María ha subido al cielo y los ángeles se alegran. La Mediadora de todo don, la madre de Dios, la que engendró al Ungido, se fue al Cielo. Por la fe sabemos que, después de nuestra resurrección, la conoceremos. Que, aunque no la hemos visto nunca, la hemos sentido siempre cercana, porque Dios le ha otorgado el don de ser el canal por el que nos llega toda dádiva. Sabemos que es nuestra madre, porque así nos lo dijo el Redentor, y no en cualquier circunstancia, sino mientras se ejecutaba la dolorosa condena de la Cruz: «ahí tienes a tu hijo, ahí tienes a tu Madre» (Jn.

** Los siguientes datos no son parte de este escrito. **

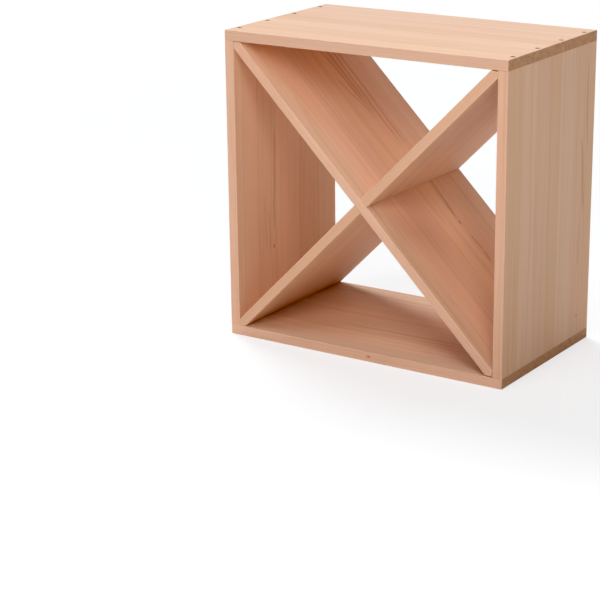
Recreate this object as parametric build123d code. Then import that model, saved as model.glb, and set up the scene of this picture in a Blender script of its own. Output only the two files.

XIX, 25-27). Pero no la hemos visto. Porque se ha ido. Y esa pérdida, que debería producir dolor, se mitiga por la sabiduría profunda que nos es infundida para confesar que está ahí, como su hijo, viviendo para interceder por nosotros.
María es madre de toda la Iglesia y por tanto de la militante, de la purgante y de la triunfante. Su maternidad de la comunidad militante la hacemos evidente rezándole el santo rosario y acudiendo a ella para cualquier necesidad. Pero su maternidad sobre la iglesia purgante se manifiesta en que es ella la que se ocupa de las almas del purgatorio. María es mediadora de todas las almas del purgatorio por lo mismo que ella ha engendrado para la vida sobrenatural a todas las que entran en el Cielo.
En el día de su fiesta es lógico que haya especial alboroto entre las almas del purgatorio, a la espera -no de otra manera de lo que sucede entre los que penamos en esta tierra- de que María les coja suave y elegantemente de la mano y los saque de allí para siempre. Hoy es la hora de rezar más a María y pedirle que sea generosa y buena con más almas del purgatorio.